We next come to that conclusive evidence of Habron’s guilt as established by Superintendent Bent—the footprints.
He deposed to the examination of the footprints with great exactitude.
He was totally unable to count the nails in the outside row as they were so closely together, but on the inside row they were thicker nails in one line, and the same number of indentations were visible in the footprints; and there were two middle rows of nails and two nails in the toe; the heel iron was worn, and there were three nails in it.
That Mr. Justice Lindley did not think the evidence conclusive against William Habron, the following conclusion to his summing up will testify. He said:—“With regard to William Habron, was there any evidence that he was on the spot where the murder was committed on the night in question? There was the evidence, such as it was, of the witness Simpson and Police-constable Beanland, and they had the evidence of the footprints, and he asked them to satisfy themselves that the impression was the impression of William’s left boot. If they were of opinion such impression was not that of William they would have but little difficulty in dealing with the case. If they were, on the contrary, satisfied the impression was made by William’s boot, then came the next question.—What other evidence is there to show when it was made? For that was a serious conclusion for them to make, because, according to the evidence for the defence, he could not have been there the day previously; and the question was, the print would not have been there if not made recently. He then reviewed the evidence in their favour: Firstly, they were of good character. Secondly, when arrested they were where they ought to have been—in bed. Third, no trace of firearms had been found.”
After the verdict the learned judge did not, as is usual, express his concurrence in the jury’s opinion, but simply said—
“You have been found guilty of murdering Nicholas Cock, and it is my duty to pass sentence upon you,” and again, a few moments after, “I shall simply discharge my duty by passing sentence upon you.”
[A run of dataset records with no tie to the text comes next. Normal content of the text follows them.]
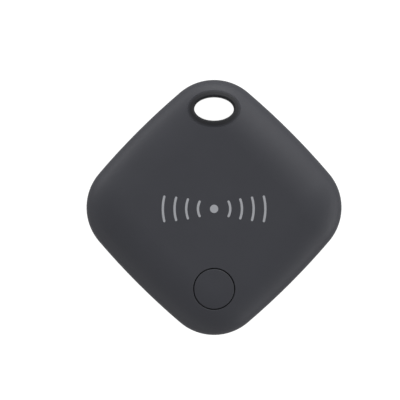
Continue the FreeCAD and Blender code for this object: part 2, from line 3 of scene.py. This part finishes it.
import bmesh
import bpy
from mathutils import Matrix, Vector

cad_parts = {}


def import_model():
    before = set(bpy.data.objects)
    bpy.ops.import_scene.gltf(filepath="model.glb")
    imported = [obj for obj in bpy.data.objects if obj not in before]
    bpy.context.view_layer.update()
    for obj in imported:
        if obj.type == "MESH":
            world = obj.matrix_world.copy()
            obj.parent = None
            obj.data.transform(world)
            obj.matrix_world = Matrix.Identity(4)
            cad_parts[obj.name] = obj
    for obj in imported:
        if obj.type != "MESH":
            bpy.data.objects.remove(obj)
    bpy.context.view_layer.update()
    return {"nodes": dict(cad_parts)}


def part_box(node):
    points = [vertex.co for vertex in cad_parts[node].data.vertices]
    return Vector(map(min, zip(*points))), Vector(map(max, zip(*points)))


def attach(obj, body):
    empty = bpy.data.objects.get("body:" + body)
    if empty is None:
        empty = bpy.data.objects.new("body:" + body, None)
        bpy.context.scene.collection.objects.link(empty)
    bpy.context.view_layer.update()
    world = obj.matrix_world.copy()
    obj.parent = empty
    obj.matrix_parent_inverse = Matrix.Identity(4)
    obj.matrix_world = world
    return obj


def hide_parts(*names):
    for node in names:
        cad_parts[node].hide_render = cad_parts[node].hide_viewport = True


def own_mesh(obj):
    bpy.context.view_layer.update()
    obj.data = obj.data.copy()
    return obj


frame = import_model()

MM = 0.001


def span_mm(node):
    """Lowest and highest corner of a CAD node, in mm."""
    return [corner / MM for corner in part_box(node)]


# ---- Materials ----

NOISE_LOW, NOISE_HIGH = 0.3, 0.7  # nearly all of a noise's values lie between these


class Surface:
    """A Principled material built up from procedural nodes, in object coordinates in millimetres."""

    def __init__(self, name, colour, roughness, metallic=0.0, specular=0.5):
        self.material = bpy.data.materials.new(name)
        self.material.use_nodes = True
        self.tree = self.material.node_tree
        self.shader = self.tree.nodes["Principled BSDF"]
        self.shader.inputs["Base Color"].default_value = (*colour, 1)
        self.shader.inputs["Roughness"].default_value = roughness
        self.shader.inputs["Metallic"].default_value = metallic
        self.shader.inputs["Specular IOR Level"].default_value = specular
        self.colour = colour
        scale = self.node("ShaderNodeVectorMath", operation="SCALE")
        scale.inputs["Scale"].default_value = 1 / MM
        self.link(self.node("ShaderNodeTexCoord").outputs["Object"], scale.inputs[0])
        self.place = scale.outputs["Vector"]

    def node(self, kind, **settings):
        made = self.tree.nodes.new(kind)
        for key, value in settings.items():
            setattr(made, key, value)
        return made

    def link(self, source, target):
        self.tree.links.new(source, target)

    def noise(self, per_mm, detail=3.0, roughness=0.55, stretch=(1, 1, 1), offset=0.0):
        """Fractal noise with that many features a millimetre."""
        spread = self.node("ShaderNodeMapping")
        spread.inputs["Scale"].default_value = stretch
        spread.inputs["Location"].default_value = (offset, offset, offset)
        noise = self.node("ShaderNodeTexNoise")
        noise.inputs["Scale"].default_value = per_mm
        noise.inputs["Detail"].default_value = detail
        noise.inputs["Roughness"].default_value = roughness
        self.link(self.place, spread.inputs["Vector"])
        self.link(spread.outputs["Vector"], noise.inputs["Vector"])
        return noise.outputs["Fac"]

    def ramp(self, factor, start, end):
        """Goes from one (position, value) pair to another; a value is a colour or a single grey."""
        ramp = self.node("ShaderNodeValToRGB")
        for element, (position, value) in zip(ramp.color_ramp.elements, (start, end)):
            element.position = position
            element.color = (*value, 1) if isinstance(value, tuple) else (value, value, value, 1)
        self.link(factor, ramp.inputs["Fac"])
        return ramp.outputs["Color"]

    def vary(self, socket, factor, low, high):
        """Lets one of the shader's inputs wander between two values with a noise."""
        wander = self.ramp(factor, (NOISE_LOW, low), (NOISE_HIGH, high))
        self.link(wander, self.shader.inputs[socket])

    def vary_colour(self, factor, spread):
        """Lets the base colour wander by that share either side of its value."""
        low, high = (tuple(c * (1 + way * spread) for c in self.colour) for way in (-1, 1))
        self.vary("Base Color", factor, low, high)

    def bump(self, height, depth_mm):
        bump = self.node("ShaderNodeBump")
        bump.inputs["Distance"].default_value = depth_mm * MM
        self.link(height, bump.inputs["Height"])
        self.link(bump.outputs["Normal"], self.shader.inputs["Normal"])


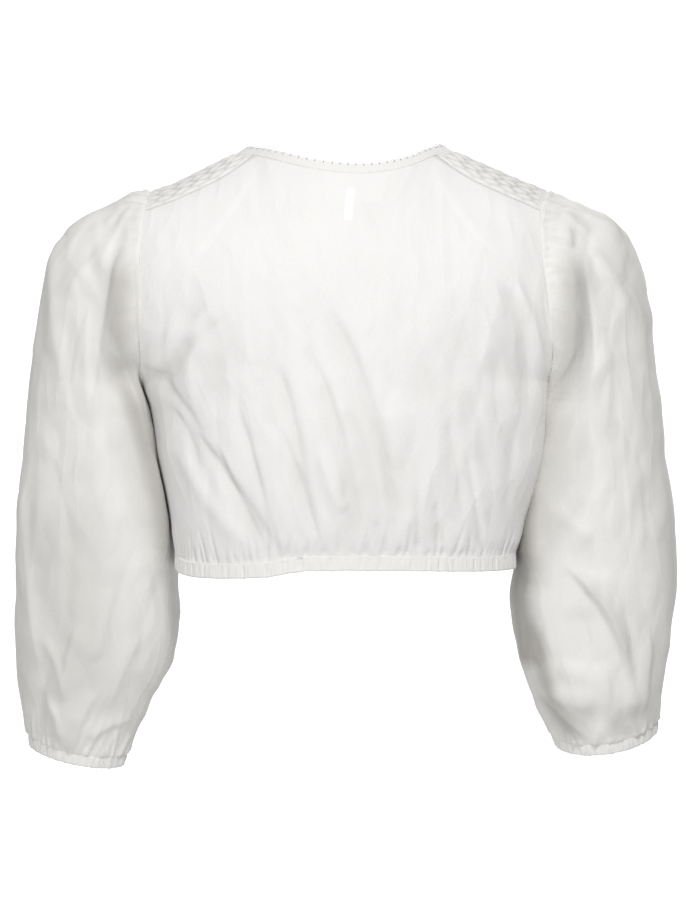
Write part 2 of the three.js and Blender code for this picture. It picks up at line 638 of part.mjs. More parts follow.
// A gathered band that carries on a ring of cloth: at(turn, down) gives its surface.
function band({ at, facing, gathers, height, gather }) {
  return wall({
    surface: { closed: true, at: (u, v) => at(u, CURVED_SEAM + v * height) },
    facing,
    us: evenly(2 * gathers, true),
    vs: [0, 1],
    thickness: BAND,
    base: (BAND - WALL) / 2,
    relief: (i) => (i % 2 === 0 ? gather : 0),
  });
}

// The hem: once round, back then front, at a distance below the panels' lower edges.
function hem(turn, down) {
  const isBack = turn % 1 < 0.5;
  const share = (turn % 1) * 2;
  const edge = isBack ? panel("back", share, 0) : panel("front", 2 - share, 0);
  edge.z -= down;
  return edge;
}

function hemCasing() {
  return band({
    at: hem,
    facing: -1,
    gathers: HEM_GATHERS,
    height: CASING_HEIGHT,
    gather: CASING_GATHER,
  });
}

function cuff(name) {
  const at = (turn, down) => {
    const edge = sleeve(name, turn, 1);
    const before = sleeve(name, turn, BEFORE_CUFF);
    const middle = (v) => sleeve(name, 0, v).lerp(sleeve(name, 0.5, v), 0.5);
    const direction = middle(1).sub(middle(BEFORE_CUFF)).normalize();
    direction.addScaledVector(edge.clone().sub(before).normalize(), CUFF_FLARE).normalize();
    return edge.addScaledVector(direction, down);
  };
  return band({
    at,
    facing: name === "left" ? 1 : -1,
    gathers: CUFF_GATHERS,
    height: CUFF_HEIGHT,
    gather: CUFF_GATHER,
  });
}

function neckBinding() {
  return wall({
    surface: { closed: true, at: (u, v) => neckline(u * NECKLINE.length, v * BINDING_WIDTH) },
    facing: -1,
    us: evenly(4 * NECKLINE.length, true),
    vs: [0, 1],
    thickness: BAND,
    base: (BAND - WALL) / 2,
  });
}

// The picot edge stands on the binding: a narrow strip whose upper edge goes up and down.
function neckPicot() {
  const at = (u, v) => {
    const column = Math.round(u * 2 * PICOTS);
    const tip = PICOT_BASE + (column % 2 === 0 ? PICOT_HEIGHT : 0);
    return neckline(u * NECKLINE.length, -SEAM - PICOT_GAP - (1 - v) * tip);
  };
  return wall({
    surface: { closed: true, at },
    facing: -1,
    us: evenly(2 * PICOTS, true),
    vs: [0, 1],
    thickness: PICOT_WALL,
    base: -(WALL - PICOT_WALL) / 2,
  });
}

// A blank label, or the tag on it, inside the back panel.
function label({ left, right, bottom, top, layer }) {
  const depth = WALL + SEAM + layer * (LABEL_WALL + SEAM);
  return wall({
    surface: { at: (u, v) => panel("back", u, v) },
    facing: 1,
    us: evenly(BACK_COLUMNS).slice(left, right + 1),
    vs: panelRows(BACK_ROWS).slice(bottom, top + 1),
    thickness: LABEL_WALL,
    base: -depth,
  });
}

const blouse = new THREE.Group();

function add(name, geometry, color) {
  geometry.computeVertexNormals();
  const material = new THREE.MeshStandardMaterial({ color, roughness: 0.9, metalness: 0 });
  const mesh = new THREE.Mesh(geometry, material);
  mesh.name = name;
  blouse.add(mesh);
}

for (const faceName of Object.keys(FACES)) add(faceName, bodyPanel(faceName), COLORS.cloth);
for (const name of Object.keys(SIDES)) {
  add(`shoulder_${name}`, shoulderPiece(name), COLORS.cloth);
  add(`sleeve_${name}`, sleevePiece(name), COLORS.cloth);
  add(`cuff_${name}`, cuff(name), COLORS.band);
}
add("hem_casing", hemCasing(), COLORS.band);
add("neck_binding", neckBinding(), COLORS.band);
add("neck_picot", neckPicot(), COLORS.band);
for (const [name, place] of Object.entries(LABELS)) add(name, label(place), COLORS.label);

export default blouse;
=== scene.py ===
import math

import bpy
import numpy as np
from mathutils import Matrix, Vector

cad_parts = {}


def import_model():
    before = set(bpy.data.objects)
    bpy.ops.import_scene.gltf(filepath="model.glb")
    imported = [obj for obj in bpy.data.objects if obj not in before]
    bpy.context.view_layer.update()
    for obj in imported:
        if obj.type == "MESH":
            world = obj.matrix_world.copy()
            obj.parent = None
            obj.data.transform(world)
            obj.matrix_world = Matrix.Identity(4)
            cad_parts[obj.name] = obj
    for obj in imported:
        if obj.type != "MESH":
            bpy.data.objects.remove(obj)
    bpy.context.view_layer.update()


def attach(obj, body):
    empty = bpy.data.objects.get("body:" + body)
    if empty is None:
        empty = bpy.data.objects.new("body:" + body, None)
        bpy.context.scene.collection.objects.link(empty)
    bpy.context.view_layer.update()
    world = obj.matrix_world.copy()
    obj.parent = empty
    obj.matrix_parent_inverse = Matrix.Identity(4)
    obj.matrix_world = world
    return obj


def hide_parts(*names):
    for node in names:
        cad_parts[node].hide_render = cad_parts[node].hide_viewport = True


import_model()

MM = 0.001
BODY = "root"

# Thicknesses and widths, as in the solids
WALL = 1.4
SEAM = 0.3
CURVED_SEAM = 1
BINDING_WIDTH = 9
PICOT_GAP = 0.2
CASING_HEIGHT = 11
CUFF_HEIGHT = 8
LABEL_WALL = 1

# How far one piece is sewn under or over the next
BAND_TUCK = 1.2  # a panel or a sleeve under the band round its edge
SLEEVE_TUCK = 0.8  # a sleeve's head under the edge of the armhole
YOKE_LAP = 1.5  # a shoulder piece under the upper edges of the panels
YOKE_LAP_SINK = 0.5  # and how far it sinks there

# Thicknesses of the real cloth
CLOTH = 0.45
BAND_CLOTH = 1.6  # folded, with the elastic in it
BINDING_CLOTH = 1.7
RIBBON = 0.3
THREAD = 0.22  # radius of a stitch
CORD = 0.5  # radius of the picot edge's thread
LOOP = 0.45  # and of the thread of its loops
SHADOW_DOT = 0.5  # radius of the short dark threads below the picot edge, painted shadow dots for the shade in its loops

# Heights and shaping of the body
HEM_Z = -352
UNDERARM_Z = -196
BACK_NECK_Z = -3
FRONT_NECK_Z = -117
UNDERARM_SHARE = 0.47
ARMHOLE_SHARE = 0.2
FULLNESS = 0.86
SIDE_TURN = math.pi / 2
ARMHOLE_TURN = 1.22
TOP_SHARE = 7
EDGE_BLUR = 0.09  # the corners of the upper edge are softened over this share of the width
EDGE_SAMPLES = 7
EDGE_WINDOW = 1.1  # how much wider than that the samples' weights fade out
EDGE_SHARE = 60  # and are sharp only close to it
NECK_CENTRE_Y = 15
NECK_FLARE = 0.4
NECK_SIDE_FLARE = 1.3
NECK_SHARE = {"back": (0.35, 0.65), "front": (0.2, 0.8)}
YOKE_TURN = 1.13
YOKE_REACH = 45
SLEEVE_LENGTH = 480
SLEEVE_HEAD_SHARE = 12
SLEEVE_SPREAD = 20
SLEEVE_SPREAD_END = 1 / 12
CUFF_FLARE = 0.2
BEFORE_CUFF = 0.97
CLEARANCE = 2.5
CLEARANCE_ROOM = 20  # it grows to that over this distance below the underarm
SIDE_REACH = 1.5 * CASING_HEIGHT

# Repeats
PICOTS = 64
LOZENGES_ALONG = 6
LOZENGES_ACROSS = 8

SIDES = {"left": -1, "right": 1}
FACES = {"back": -1, "front": 1}
TURN = 2 * math.pi


def table(names, *rows):
    """A table's columns by name."""
    return {name: np.array(column, float) for name, column in zip(names.split(), zip(*rows))}


# How much lower than the front the gathered hem of the back hangs, by the share of its width.
HEM_DROP = table(
    "u drop",
    (0, 0),
    (0.16, 8.5),
    (0.34, 8.5),
    (0.43, 2.5),
    (0.8, 3),
    (1, 0),
)
DROP_SHARE = 4

# Neckline, the upper edge of its binding: once round, from the left shoulder by the back.
NECKLINE = np.array(
    [
        (-95, -2, 20.5), (-80, -22, 20.5), (-60, -40, 16.5), (-36, -53, 11), (-10, -60, 7),
        (14, -61, 5.5), (38, -54, 8), (58, -43, 13), (76, -25, 20.5), (91, -2, 22.5),
        (97, 25, 6), (90, 55, -30), (68, 80, -72), (36, 94, -99), (0, 98, -108),
        (-36, 94, -99), (-68, 80, -72), (-90, 55, -30), (-98, 25, 5),
    ],
    float,
)
NECK_ROWS = {"back": (1, 8), "front": (18, 10)}
SHOULDER_ROW = {"left": 0, "right": 9}

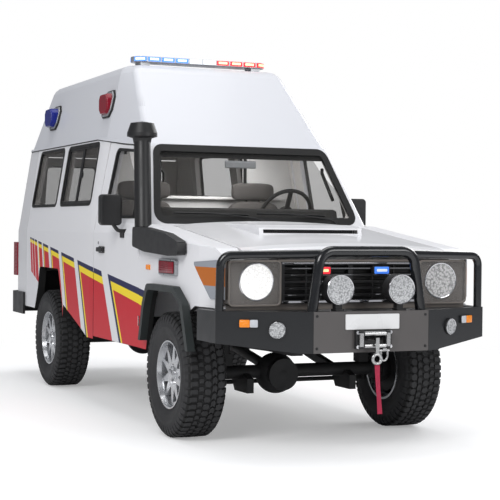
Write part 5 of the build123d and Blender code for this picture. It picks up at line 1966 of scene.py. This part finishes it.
@dataclass
class RearTrim:
    """Lamps, pulls, pressed ribs and the bare plate at the rear."""

    lamp: Limits = (0.704, 0.800, 0.852, 1.124)
    lamp_y: float = 3.998
    handle: Limits = (0.030, 0.130, 1.060, 1.120)
    plate: Limits = (0.090, 0.610, 0.770, 0.880)
    rib: Place = (0.540, 0.004, 0.003)
    rib_foot: Flat = (4.002, 0.5978)
    rib_step: float = 0.018
    crease_z: Flat = (0.94, 1.24)

    def place(self) -> None:
        """Set the rear trim."""
        for name, side in SIDES:
            x0, x1, z0, z1 = self.lamp
            third = (z1 - z0) / 3
            rows = (("stop", Kit.RED_LENS), ("turn", Kit.AMBER), ("reverse", Kit.PALE_LENS))
            for index, (label, finish) in enumerate(rows):
                low = z1 - third * (index + 1) + 0.004
                outline = [(side * u, v) for u, v in box_outline(x0, x1, low, low + third - 0.008, 0.010)]
                lay: Lay = lambda x, z, proud: spot(x, self.lamp_y + proud, z)
                finish_piece(f"tail_{label}_{name}", domed(lay, outline, 0.0, 0.006, 0.004), finish)
            body = f"back_door_{name}"
            x0, x1, z0, z1 = self.handle
            outline = [(side * u, v) for u, v in box_outline(x0, x1, z0, z1, 0.010)]
            finish_piece(f"back_pull_{name}", slab(rear_lay, outline, 0.0, 0.020), Kit.PLASTIC, body,
                         bevel=0.005)
            creases = Draft()
            for z in self.crease_z:
                crease = [(side * u, v) for u, v in box_outline(0.05, 0.60, z, z + 0.016, 0.006)]
                slab(rear_lay, crease, -0.001, 0.004, creases)
            finish_piece(f"back_ribs_{name}", creases, Kit.BODY, body, bevel=0.003)
        outline = [(-u, v) for u, v in box_outline(*self.plate, 0.008)]
        finish_piece("rear_plate", slab(rear_lay, outline, 0.0, 0.006), Kit.BLANK, "back_door_right")
        half, reach, top = self.rib
        corners = [(x * half, y * reach) for x, y in ((-1, -1), (1, -1), (1, 1), (-1, 1))]
        rib = Draft().strip([[Vector((x, y, z)) for x, y in corners] for z in (0.0, top)])
        start, along = spot(0, *self.rib_foot), Vector((0, self.rib_step, 0))
        finish_row("rear_step_ribs", rib, 4, start, along, Kit.PLASTIC)


@dataclass
class Cabin:
    """Padded seats and the parts of the dashboard."""

    seats: tuple[tuple[str, float, float], ...] = (("driver", 0.335, 0.164), ("passenger", -0.505, 0.192))

    def pillow(self, middle: Vector, half: Place, lean_deg: float = 0.0, channels: int = 0) -> Draft:
        """A crowned pad with pulled-in sides and sewn channels.

        Args:
            middle: its middle.
            half: its half sizes.
            lean_deg: how far it leans back.
            channels: how many sewn channels cross it.

        Returns:
            The draft.
        """
        draft = Draft()
        bmesh.ops.create_cube(draft.mesh, size=2.0)
        bmesh.ops.subdivide_edges(draft.mesh, edges=draft.mesh.edges, cuts=13, use_grid_fill=True)
        lean = Matrix.Rotation(radians(-lean_deg), 3, "X")
        for vert in draft.mesh.verts:
            x, y, z = vert.co
            flat = (abs(x) ** 5 + abs(y) ** 5 + abs(z) ** 5) ** 0.2
            largest = max(abs(x), abs(y), abs(z))
            point = vert.co * (largest / flat)
            crown = (1 - x * x) * (1 - (z * z if half[1] < half[2] else y * y))
            thin = 1 if half[1] < half[2] else 2
            point[thin] *= 0.86 + 0.14 * crown
            pull = 1 - 0.03 * (1 - point[thin] ** 2) * abs(x * z)
            if channels:
                along = z if thin == 1 else y
                if abs(point[thin]) > 0.5 and abs(x) < 0.72:
                    groove = max(0.0, 1 - abs(((along + 1) * channels / 2) % 1.0 - 0.5) * 9)
                    point[thin] *= 1 - 0.10 * groove
            if abs(abs(x) - 0.72) < 0.06:
                point[thin] *= 0.94
            vert.co = middle + lean @ Vector((point.x * half[0] * pull, point.y * half[1], point.z * half[2]))
        return draft

    def seat(self, name: str, x: float, rest: float) -> None:
        """One seat: plinth, cushion, back and head rest.

        Args:
            name: whose seat it is.
            x: its middle's place across the cabin.
            rest: half the width of its head rest.
        """
        pads = (
            # label, middle, half sizes, lean, channels
            ("cushion", (x, 1.222, 0.955), (0.222, 0.210, 0.055), 0.0, 4),
            ("back", (x, 1.400, 1.215), (0.212, 0.058, 0.252), 12.6, 4),
            ("head_rest", (x, 1.450, 1.536), (rest, 0.038, 0.063), 0.0, 0),
        )
        replaced = ("seats",) if name == "driver" else ()
        for label, middle, half, lean, channels in pads:
            draft = self.pillow(spot(*middle), half, lean, channels)
            piece = finish_piece(f"{name}_{label}", draft, Kit.CLOTH,
                                 replaces=replaced if label == "cushion" else ())
        base = Draft().box((x - 0.185, 1.040, 0.740), (x + 0.185, 1.400, 0.902))
        for reach in (-0.05, 0.05):
            base.tube([spot(x + reach, 1.448, 1.440), spot(x + reach, 1.448, 1.490)], 0.006)
        finish_piece(f"{name}_plinth", base, Kit.DARK_CABIN, bevel=0.006)

    def dash(self) -> None:
        """Vents, the partition's ledge and the frame of its opening."""
        vents = Draft()
        for x in (-0.56, -0.10, 0.08, 0.60):
            vents.box((x - 0.055, 0.872, 1.275), (x + 0.055, 0.884, 1.330))
        finish_piece("dash_vents", vents, Kit.PLASTIC, bevel=0.003)
        ledge = Draft().box((-0.640, 1.560, 1.478), (0.640, 1.600, 1.500))
        finish_piece("partition_ledge", ledge, Kit.LIGHT_CABIN, bevel=0.004)
        edge = box_outline(-0.325, 0.325, 1.505, 1.795, 0.02)
        frame_bar = rim(front_lay(1.600), edge, 0.022, 0.0, 0.010)
        finish_piece("pass_through_frame", frame_bar, Kit.PLASTIC)

    def place(self) -> None:
        """Set the cabin's pieces."""
        for name, x, rest in self.seats:
            self.seat(name, x, rest)
        self.dash()


def main() -> None:
    """Build every sub-assembly in order."""
    logging.basicConfig(level=logging.INFO, format="%(name)s: %(message)s")
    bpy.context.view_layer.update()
    Studio().set_up()
    Coats().dress()
    Tyres().place()
    for part in (Wheels, FrontLamps, Nose, BarFittings, Glazing, SideTrim, RoofLamps, RearTrim, Cabin):
        part().place()


if __name__ == "__main__":
    main()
Notwithstanding the doubt existing after the trial and sentence as to Habron’s guilt he had a narrow chance of being hanged, and he would certainly have been doomed to penal servitude for life had not Peace, in a fit of remorse, told the truth about the whole business while under sentence of death in Armley gaol.
Peace had the audacity and hardihood to be present at the trial of William Habron, and looked complacently on while an innocent man was being condemned to death for a crime he (Peace) had committed.
“Some time afterwards,” observed Peace, “I saw it announced in the papers that certain men had been taken into custody for the murder of the policeman Cock. That greatly interested me. I always had a liking to be present at trials, as the public no doubt know by this time, and I determined to be present at this trial. I left Hull for Manchester for two days, not telling my family where I had gone, and attended the assizes at Manchester for two days, and heard the youngest of the brothers, as I was told he was, sentenced to death. The sentence was afterwards commuted to penal servitude for life. Now some people say that I was a hardened wretch for allowing an innocent man to suffer for the crime of which I was guilty; but what man could have gone and given himself up under such circumstances, knowing as I did that I should certainly be hanged for the crime?”